What this task involves: Reproduce only this span: the line containing "punch = hole_punch()", the line containing "obj.parent = None", and every line between them, all exactly as given.

========================================================================

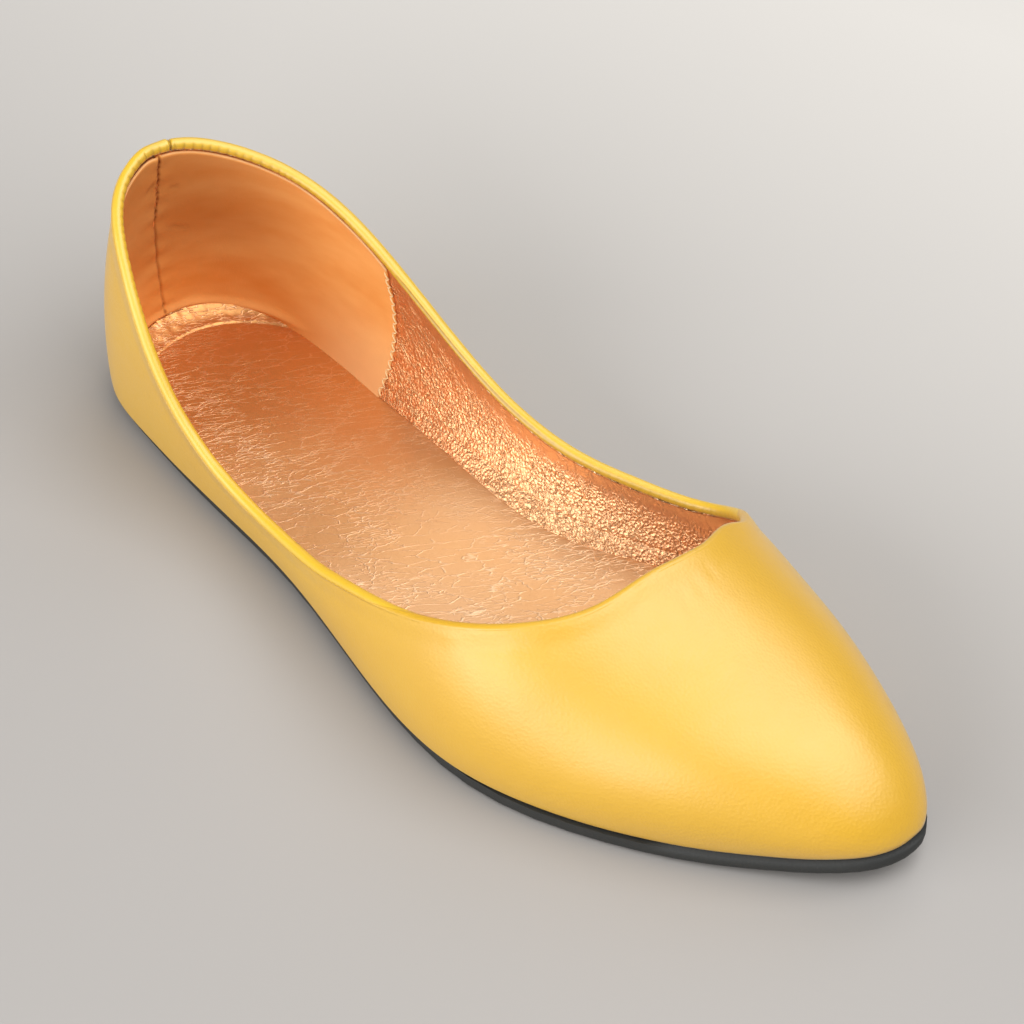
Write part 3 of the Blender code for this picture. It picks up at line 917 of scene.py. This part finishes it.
def suede(name, dark, light):
    """Tan suede: no gloss, a short nap brushed along the heel, a soft sheen at its edges, and painted shade
    and light from the shade attribute.
    """
    nap = new_material(name)
    place = add_node(nap, "TexCoord", {}).outputs["Object"]
    brushed_place = add_node(
        nap, "Mapping", {"Vector": place, "Scale": NAP_STREAK}, vector_type="TEXTURE"
    ).outputs["Vector"]
    brushed = add_node(
        nap, "TexNoise", {"Vector": brushed_place, "Scale": 1.0, "Detail": 5.0}
    ).outputs["Fac"]
    fibres = add_node(
        nap, "TexNoise", {"Vector": place, "Scale": 1 / NAP_FIBRE, "Detail": 3.0}
    ).outputs["Fac"]
    mottle = add_node(
        nap, "MapRange", {"Value": brushed, "From Min": 0.3, "From Max": 0.75, "To Min": 0.0, "To Max": 1.0}
    ).outputs["Result"]
    ground = add_node(nap, "Mix", {0: mottle, 6: srgb(dark), 7: srgb(light)}, data_type="RGBA").outputs[2]
    bump = add_node(nap, "Bump", {"Height": fibres, "Strength": 0.35, "Distance": NAP_DEPTH})
    shader = add_node(
        nap,
        "BsdfPrincipled",
        {
            "Base Color": shaded(nap, ground, SUEDE_PAINTED_SHADE, SUEDE_PALE),
            "Roughness": 0.95,
            "IOR": 1.4,
            "Normal": bump.outputs["Normal"],
            "Sheen Weight": 0.15,
            "Sheen Roughness": 0.6,
            "Sheen Tint": srgb(SUEDE_SHEEN),
        },
    )
    add_node(nap, "OutputMaterial", {"Surface": shader.outputs["BSDF"]})
    return nap


up_rows = np.linspace(GRIP_FOOT, 1, GRIP_ROWS)
inner_front = grip_front(up_rows, -1)
outer_front = grip_front(up_rows, 1)
share = np.linspace(0, 1, GRIP_COLUMNS)
share = share + GRIP_COLUMNS_CROWD * np.sin(2 * math.pi * share) / (2 * math.pi)
around = inner_front[:, None] + (outer_front - inner_front)[:, None] * share[None]
points = np.zeros(around.shape + (3,))
outwards = np.zeros_like(points)
for row, up in enumerate(up_rows):
    row_points, row_outwards = skin(around[row], np.full((GRIP_COLUMNS, 1), up))
    points[row] = row_points[:, 0]
    outwards[row] = row_outwards[:, 0]
forwards, height = points[..., 0], points[..., 2]
at_back = forwards < GRIP_BACK
heights, sides = np.array(SEAM_PATH).T
seam_away = np.where(at_back, points[..., 1] - np.interp(height, heights, sides), 1.0)
in_seam = gauss(seam_away, SEAM_HALF)
stitches = gauss(seam_away, HOLE_HALF) * soft(np.cos(2 * math.pi * height / STITCH_STEP))
hole = soft((height - STITCHED_FROM) / STITCHED_FADE) * stitches
low_hole = soft((STITCHED_LOW_TO - height) / STITCHED_LOW_FADE) * stitches
above_foot = soft((height - SEAM_FOOT) / SEAM_FOOT_FADE)
groove = -above_foot * (SEAM_GROOVE * in_seam + HOLE_DEPTH * (hole + low_hole))
flap = above_foot * FLAP * np.exp(-np.clip(-seam_away, 0, None) / FLAP_REACH) * (seam_away < 0) * at_back
puckers = SEAM_PUCKER * gauss(seam_away, SEAM_PUCKER_REACH) * np.sin(2 * math.pi * height / SEAM_PUCKER_STEP)
waves = SUEDE_WAVE * wander(points * np.array(SUEDE_WAVE_STRETCH), SUEDE_WAVE_LUMP, seed=5.0)
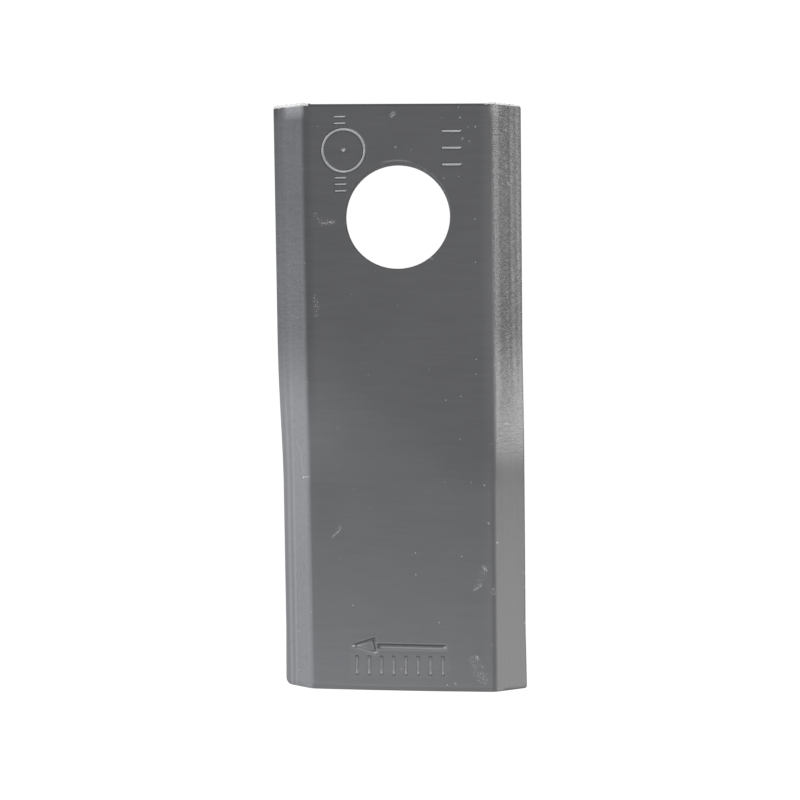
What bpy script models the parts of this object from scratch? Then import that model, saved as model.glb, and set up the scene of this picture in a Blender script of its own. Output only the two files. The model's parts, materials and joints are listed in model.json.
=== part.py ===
"""Rotary mower blade: one loose knife of a disc mower.

It is a single bar of flat steel with a cutting bevel along both long edges of its top face,
sheared to length, punched with one round hole and twisted a few degrees past its seat.
It lies as it comes to rest: +Y points from the tip to the mounting end, +Z is up, and the
origin is on the ground under the middle of the blade.
"""

from math import cos, pi, radians, sin, tan

import bmesh
import bpy
from mathutils import Matrix, Vector

# Driving dimensions of the bar, in metres
LENGTH = 0.1187
WIDTH = 0.050
THICKNESS = 0.004
BEVEL_WIDTH = 0.006
EDGE_LAND = 0.0008

# The hole and the twist, each measured from the mounting end; the tip's right side is turned up
HOLE_DIAMETER = 0.0210
HOLE_TO_END = 0.0223
SEAT_LENGTH = 0.0458
TWIST_LENGTH = 0.0316
TWIST_DEG = 7.0

# The shear leaves both ends a little out of square, bows the tip's end out and spreads it, and
# leaves rounded corners, the tip's left one most
MOUNT_END_SKEW_DEG = -0.82
TIP_END_SKEW_DEG = 0.7
TIP_BOW = 0.0002
TIP_SPREAD = 0.0002
TIP_SPREAD_LENGTH = 0.012
CORNER_RADIUS = 0.0005
TIP_LEFT_RADIUS = 0.0014

# The shear also draws down the tip's upper edge, and draws up the mounting end's lower edge
SHEAR_ROLL_LENGTH = 0.0012
SHEAR_ROLL_DEPTH = 0.0003

# The punch draws the hole's rim down, cuts the upper part clean and breaks out wider below
ROLL_OVER_RADIUS = 0.0004
ROLL_OVER_LEAN_DEG = 70.0
CLEAN_CUT_DEPTH = 0.0014
BREAK_OUT_DEG = 1.0

# Rounding of the crests, where the bevels leave the top face, and of every sharper edge
CREST_ROUNDING = 0.0007
EDGE_ROUNDING = 0.0002
SHARP_ANGLE_DEG = 40.0

# How finely the round and twisted stretches are divided, and how far the punch runs past the bar
HOLE_SIDES = 72
CORNER_SEGMENTS = 6
BOW_SEGMENTS = 6
CREST_SEGMENTS = 4
EDGE_SEGMENTS = 3
RIM_SEGMENTS = 3
SHEAR_ROLL_STATIONS = 4
TWIST_STATIONS = 24
LENGTHWISE_STRIPS = 5
PUNCH_OVERSHOOT = 0.002
SNAP = 1e-7
STATION_SNAP = 2e-5

PAINT_COLOUR = (0.094, 0.095, 0.098, 1.0)
PAINT_ROUGHNESS = 0.3
PAINT_METALLIC = 0.15

# The bar is drawn with the hole's centre at zero
FLAT_WIDTH = WIDTH - 2 * BEVEL_WIDTH
MOUNT_END = HOLE_TO_END
TIP_END = HOLE_TO_END - LENGTH
TWIST_START = HOLE_TO_END - SEAT_LENGTH
TWIST_END = TWIST_START - TWIST_LENGTH


def clear_scene():
    """Empties the file that the script is run in."""
    for item in list(bpy.data.objects):
        bpy.data.objects.remove(item, do_unlink=True)


def grey_paint():
    """The dark grey satin paint that covers the whole knife."""
    material = bpy.data.materials.new("grey_paint")
    material.use_nodes = True
    shader = material.node_tree.nodes["Principled BSDF"]
    shader.inputs["Base Color"].default_value = PAINT_COLOUR
    shader.inputs["Roughness"].default_value = PAINT_ROUGHNESS
    shader.inputs["Metallic"].default_value = PAINT_METALLIC
    return material


def sheared_blank(bm):
    """The bar cut to length: its outline with four rounded corners, raised to the thickness."""
    side = WIDTH / 2
    spread_side = side + TIP_SPREAD
    mount_slant = side * tan(radians(MOUNT_END_SKEW_DEG))
    tip_slant = side * tan(radians(TIP_END_SKEW_DEG))
    points = [(-side, TIP_END + TIP_SPREAD_LENGTH, 0), (-spread_side, TIP_END - tip_slant, TIP_LEFT_RADIUS)]
    for step in range(1, BOW_SEGMENTS):
        share = 2 * step / BOW_SEGMENTS - 1
        points.append((spread_side * share, TIP_END + tip_slant * share - TIP_BOW * (1 - share * share), 0))
    points += [
        (spread_side, TIP_END + tip_slant, CORNER_RADIUS),
        (side, TIP_END + TIP_SPREAD_LENGTH, 0),
        (side, MOUNT_END + mount_slant, CORNER_RADIUS),
        (-side, MOUNT_END - mount_slant, CORNER_RADIUS),
    ]
    outline = [bm.verts.new((x, y, 0)) for x, y, radius in points]
    bm.faces.new(outline)
    for vert, (x, y, radius) in zip(outline, points):
        if radius:
            bmesh.ops.bevel(bm, geom=[vert], offset=radius, offset_type="OFFSET",
                            segments=CORNER_SEGMENTS, profile=0.5, material=-1, affect="VERTICES")
    raised = bmesh.ops.extrude_face_region(bm, geom=bm.faces[:])
    top = [item for item in raised["geom"] if isinstance(item, bmesh.types.BMVert)]
    bmesh.ops.translate(bm, verts=top, vec=(0, 0, THICKNESS))
    bmesh.ops.recalc_face_normals(bm, faces=bm.faces)


def cut_bevel(bm, side):
    """Takes off the slope from the top face down to the narrow land; side is -1 or 1."""
    crest = Vector((side * FLAT_WIDTH / 2, 0, THICKNESS))
    outward = Vector((side * (THICKNESS - EDGE_LAND), 0, BEVEL_WIDTH)).normalized()
    cut = bmesh.ops.bisect_plane(bm, geom=bm.verts[:] + bm.edges[:] + bm.faces[:], dist=SNAP,
                                 plane_co=crest, plane_no=outward, clear_outer=True)
    rim = [item for item in cut["geom_cut"] if isinstance(item, bmesh.types.BMEdge)]
    bmesh.ops.holes_fill(bm, edges=rim, sides=0)


def on_crest(vert):
    """True for a corner point that lies on one of the two sharp crests."""
    return (abs(abs(vert.co.x) - FLAT_WIDTH / 2) < 10 * SNAP
            and abs(vert.co.z - THICKNESS) < 10 * SNAP)


def round_edges(bm):
    """Rounds the two long crests, where the bevels leave the top face, then every sharp edge."""
    crests = [edge for edge in bm.edges if on_crest(edge.verts[0]) and on_crest(edge.verts[1])]
    bmesh.ops.bevel(bm, geom=crests, offset=CREST_ROUNDING, offset_type="OFFSET",
                    segments=CREST_SEGMENTS, profile=0.5, material=-1, affect="EDGES")
    sharp = [edge for edge in bm.edges if edge.calc_face_angle() > radians(SHARP_ANGLE_DEG)]
    bmesh.ops.bevel(bm, geom=sharp, offset=EDGE_ROUNDING, offset_type="OFFSET",
                    segments=EDGE_SEGMENTS, profile=0.5, material=-1, affect="EDGES")


def section_height(x):
    """The height of the bar's top over a place across it."""
    from_edge = max(WIDTH / 2 - abs(x), 0)
    return min(EDGE_LAND + (THICKNESS - EDGE_LAND) * from_edge / BEVEL_WIDTH, THICKNESS)


def roll_over_ends(bm):
    """Draws the tip's upper edge down and the mounting end's lower edge up, as the shear does."""
    tip_skew = radians(TIP_END_SKEW_DEG)
    mount_skew = radians(MOUNT_END_SKEW_DEG)
    tip_inward = Vector((-sin(tip_skew), cos(tip_skew), 0))
    mount_inward = Vector((sin(mount_skew), -cos(mount_skew), 0))
    for y, inward, upper in ((TIP_END, tip_inward, True), (MOUNT_END, mount_inward, False)):
        end = Vector((0, y, 0))
        for station in range(1, SHEAR_ROLL_STATIONS + 1):
            depth = SHEAR_ROLL_LENGTH * station / SHEAR_ROLL_STATIONS
            bmesh.ops.bisect_plane(bm, geom=bm.verts[:] + bm.edges[:] + bm.faces[:], dist=STATION_SNAP,
                                   plane_co=end + inward * depth, plane_no=inward)
        for vert in bm.verts:
            share = max(1 - (vert.co - end).dot(inward) / SHEAR_ROLL_LENGTH, 0)
            draw = SHEAR_ROLL_DEPTH / THICKNESS * share * share
            if upper:
                vert.co.z -= draw * vert.co.z
            else:
                vert.co.z += draw * (section_height(vert.co.x) - vert.co.z)


def cut_sections(bm):
    """Divides the twisting stretch crossways at each station, and lengthwise into strips."""
    for station in range(TWIST_STATIONS + 1):
        y = TWIST_START - TWIST_LENGTH * station / TWIST_STATIONS
        bmesh.ops.bisect_plane(bm, geom=bm.verts[:] + bm.edges[:] + bm.faces[:], dist=SNAP,
                               plane_co=(0, y, 0), plane_no=(0, 1, 0))
    for strip in range(1, LENGTHWISE_STRIPS):
        x = FLAT_WIDTH * (strip / LENGTHWISE_STRIPS - 0.5)
        faces = [face for face in bm.faces if TWIST_END < face.calc_center_median().y < TWIST_START]
        edges = {edge for face in faces for edge in face.edges}
        verts = {vert for face in faces for vert in face.verts}
        bmesh.ops.bisect_plane(bm, geom=[*verts, *edges, *faces], dist=SNAP,
                               plane_co=(x, 0, 0), plane_no=(1, 0, 0))


def twist(bm):
    """Turns every section about the middle of the bar, smoothly from the seat to the tip."""
    for vert in bm.verts:
        share = min(max((TWIST_START - vert.co.y) / TWIST_LENGTH, 0), 1)
        angle = radians(TWIST_DEG) * share * share * (3 - 2 * share)
        middle = Vector((0, vert.co.y, THICKNESS / 2))
        vert.co = middle + Matrix.Rotation(-angle, 3, "Y") @ (vert.co - middle)


def hole_punch():
    """The cutter of the hole: a turned tool that flares at the rim and tapers out below."""
    radius = HOLE_DIAMETER / 2
    break_out = THICKNESS - CLEAN_CUT_DEPTH + PUNCH_OVERSHOOT
    profile = [
        (radius + break_out * tan(radians(BREAK_OUT_DEG)), -PUNCH_OVERSHOOT),
        (radius, THICKNESS - CLEAN_CUT_DEPTH),
    ]
    for step in range(RIM_SEGMENTS + 1):
        lean = radians(ROLL_OVER_LEAN_DEG) * step / RIM_SEGMENTS
        out = radius + ROLL_OVER_RADIUS * (1 - cos(lean))
        up = THICKNESS - ROLL_OVER_RADIUS * (1 - sin(lean))
        profile.append((out, up))
    profile.append((out + PUNCH_OVERSHOOT * sin(lean), up + PUNCH_OVERSHOOT * cos(lean)))

    bm = bmesh.new()
    points = [bm.verts.new((out, 0, up)) for out, up in profile]
    line = [bm.edges.new(pair) for pair in zip(points, points[1:])]
    bmesh.ops.spin(bm, geom=points + line, axis=(0, 0, 1), cent=(0, 0, 0), angle=2 * pi,
                   steps=HOLE_SIDES, use_merge=True)
    open_rims = [edge for edge in bm.edges if edge.is_boundary]
    bmesh.ops.holes_fill(bm, edges=open_rims, sides=0)
    bmesh.ops.recalc_face_normals(bm, faces=bm.faces)
    mesh = bpy.data.meshes.new("hole_punch")
    bm.to_mesh(mesh)
    bm.free()
    punch = bpy.data.objects.new("hole_punch", mesh)
    bpy.context.collection.objects.link(punch)
    punch.hide_render = True
    punch.display_type = "WIRE"
    return punch


def blade():
    """The whole knife, with its hole as a live Boolean."""
    bm = bmesh.new()
    sheared_blank(bm)
    cut_bevel(bm, -1)
    cut_bevel(bm, 1)
    round_edges(bm)
    roll_over_ends(bm)
    cut_sections(bm)
    twist(bm)
    mesh = bpy.data.meshes.new("blade")
    bm.to_mesh(mesh)
    bm.free()
    mesh.shade_smooth()
    mesh.set_sharp_from_angle(angle=radians(20))
    mesh.materials.append(grey_paint())
    knife = bpy.data.objects.new("blade", mesh)
    bpy.context.collection.objects.link(knife)

    punch = hole_punch()
    punch.parent = knife
    hole = knife.modifiers.new("punched_hole", "BOOLEAN")
    hole.operation = "DIFFERENCE"
    hole.solver = "EXACT"
    hole.object = punch
    return knife


def lay_down(knife):
    """Tilts the knife by half its twist, so that it rests on two long edges, over the origin."""
    knife.rotation_euler.y = radians(TWIST_DEG / 2)
    bpy.context.view_layer.update()
    finished = knife.evaluated_get(bpy.context.evaluated_depsgraph_get())
    points = [finished.matrix_world @ vert.co for vert in finished.data.vertices]
    low = Vector([min(point[axis] for point in points) for axis in range(3)])
    high = Vector([max(point[axis] for point in points) for axis in range(3)])
    knife.location = (-(low.x + high.x) / 2, -(low.y + high.y) / 2, -low.z)


clear_scene()
lay_down(blade())
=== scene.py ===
"""The looks of the disc mower knife: stamped marks, worn grey paint, and a plain bright studio."""

import json
from functools import reduce
from math import cos, pi, radians, sin

import bmesh
import bpy
from mathutils import Matrix, Vector, noise as random_field


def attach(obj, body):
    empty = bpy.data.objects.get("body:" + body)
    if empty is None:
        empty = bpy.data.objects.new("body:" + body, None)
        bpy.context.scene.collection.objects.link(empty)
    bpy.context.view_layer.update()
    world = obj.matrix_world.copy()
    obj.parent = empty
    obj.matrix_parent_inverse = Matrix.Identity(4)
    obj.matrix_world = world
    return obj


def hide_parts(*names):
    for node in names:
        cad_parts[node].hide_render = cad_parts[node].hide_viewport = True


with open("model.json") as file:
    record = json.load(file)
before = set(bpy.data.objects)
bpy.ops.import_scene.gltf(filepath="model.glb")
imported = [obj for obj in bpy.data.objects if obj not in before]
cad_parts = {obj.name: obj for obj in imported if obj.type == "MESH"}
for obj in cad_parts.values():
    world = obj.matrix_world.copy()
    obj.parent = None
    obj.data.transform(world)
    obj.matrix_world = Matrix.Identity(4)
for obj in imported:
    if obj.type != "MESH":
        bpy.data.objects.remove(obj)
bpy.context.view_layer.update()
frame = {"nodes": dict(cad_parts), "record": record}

# The knife: one bar of rolled steel, bevelled along both edges, sheared to length, punched,
# stamped cold on its upper face, twisted, and dipped in grey paint that is satin when dry.
# The solid's own shape stays, and the stamped marks are pressed into a copy of it.
MM = 0.001
HALF_WIDTH = 25
LAND = 0.8
BEVEL_RISE = 3.2
BEVEL_BREADTH = 6
CREST = LAND + BEVEL_RISE
HOLE_RADIUS = 10.5

# The sheared ends, in mm from the hole's centre: each one's skew, and the tip's bow
MOUNT_END = 22.3
MOUNT_SKEW = 0.01431
TIP_END = 96.6
TIP_SKEW = 0.01222
TIP_BOW = 0.000315

mounts = {mount["name"]: mount for mount in frame["record"]["mounts"]}
seat_face = Vector(mounts["seat_face"]["pos_m"])
clamp_face = Vector(mounts["clamp_face"]["pos_m"])
hole_low, hole_high = frame["record"]["physics"]["openings"][0]["box_m"]
hole_y = (hole_low[1] + hole_high[1]) / 2
thickness = (clamp_face - seat_face).length
seat_lean = radians(3.5)
tip_turn = -2 * seat_lean
twist_start = -23.5 * MM
twist_length = 31.6 * MM

# Places on the bar count from the hole's centre: x across it and y towards the mounting end
bar = Matrix.Translation((seat_face.x, hole_y, seat_face.z)) @ Matrix.Rotation(seat_lean, 4, "Y")
seat_top = bar @ Matrix.Translation((0, 0, thickness))
tip_top = (bar @ Matrix.Translation((0, 0, thickness / 2)) @ Matrix.Rotation(tip_turn, 4, "Y")
           @ Matrix.Translation((0, 0, thickness / 2)))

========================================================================

Solved exercise:
    punch = hole_punch()
    punch.parent = knife
    hole = knife.modifiers.new("punched_hole", "BOOLEAN")
    hole.operation = "DIFFERENCE"
    hole.solver = "EXACT"
    hole.object = punch
    return knife


def lay_down(knife):
    """Tilts the knife by half its twist, so that it rests on two long edges, over the origin."""
    knife.rotation_euler.y = radians(TWIST_DEG / 2)
    bpy.context.view_layer.update()
    finished = knife.evaluated_get(bpy.context.evaluated_depsgraph_get())
    points = [finished.matrix_world @ vert.co for vert in finished.data.vertices]
    low = Vector([min(point[axis] for point in points) for axis in range(3)])
    high = Vector([max(point[axis] for point in points) for axis in range(3)])
    knife.location = (-(low.x + high.x) / 2, -(low.y + high.y) / 2, -low.z)


clear_scene()
lay_down(blade())
=== scene.py ===
"""The looks of the disc mower knife: stamped marks, worn grey paint, and a plain bright studio."""

import json
from functools import reduce
from math import cos, pi, radians, sin

import bmesh
import bpy
from mathutils import Matrix, Vector, noise as random_field


def attach(obj, body):
    empty = bpy.data.objects.get("body:" + body)
    if empty is None:
        empty = bpy.data.objects.new("body:" + body, None)
        bpy.context.scene.collection.objects.link(empty)
    bpy.context.view_layer.update()
    world = obj.matrix_world.copy()
    obj.parent = empty
    obj.matrix_parent_inverse = Matrix.Identity(4)
    obj.matrix_world = world
    return obj


def hide_parts(*names):
    for node in names:
        cad_parts[node].hide_render = cad_parts[node].hide_viewport = True


with open("model.json") as file:
    record = json.load(file)
before = set(bpy.data.objects)
bpy.ops.import_scene.gltf(filepath="model.glb")
imported = [obj for obj in bpy.data.objects if obj not in before]
cad_parts = {obj.name: obj for obj in imported if obj.type == "MESH"}
for obj in cad_parts.values():
    world = obj.matrix_world.copy()
    obj.parent = None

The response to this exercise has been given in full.